Millions of Netflix users are using someone else’s password - hhs
https://www.recode.net/2019/4/8/18300256/netflix-password-sharing-14-percent-survey-content-experience-moffettnathanson
======
rolph
The netflix service gives people the flexibility of having a local file copy
for usage [but no file]. The model seems to be so close to the pirateverse
model as far as user modality goes, id say the only thing separating them is
legality. I get it that a file creator wants revenue, and copy number
controls, but the reason a lot of people download pirated content is about
convienience, not "screw the man." so netflix is convienient as a model, so is
FB, and alphagoogle mostly, and that i think is why they all succeed, they are
offering convienience in a sea of delays popups captchas logins and 2FAs .

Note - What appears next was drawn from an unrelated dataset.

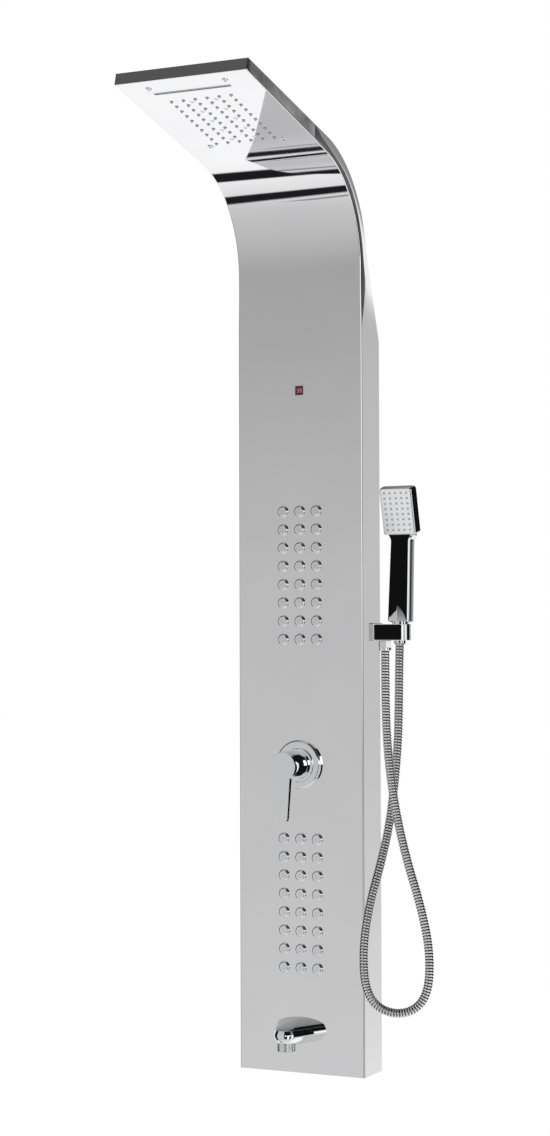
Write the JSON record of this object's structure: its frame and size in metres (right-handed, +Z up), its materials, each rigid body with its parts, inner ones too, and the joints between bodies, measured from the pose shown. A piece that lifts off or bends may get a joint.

I hope that netflix doesnt take the mentality that each extra view is a lost
sale [old arguments re-spawn here ] most of those people would not buy netfix
on thier own, regularily watch it in tandem with the account owner.

im wondering about the 14% claim. how many people as in paying users also have
an alias to access netflix from outside of home, or to access a particular
sort of content. How many analogue hole the netflix stream and save it so they
can defer connection bandwidth usage to the benefit of the rest of the family.
Im thinking at this point if you want to change your model and chase out the
14% "freeloaders" and disenfranchise the 86% of usage that pays, it doesnt
make the sound or smell of a good practice.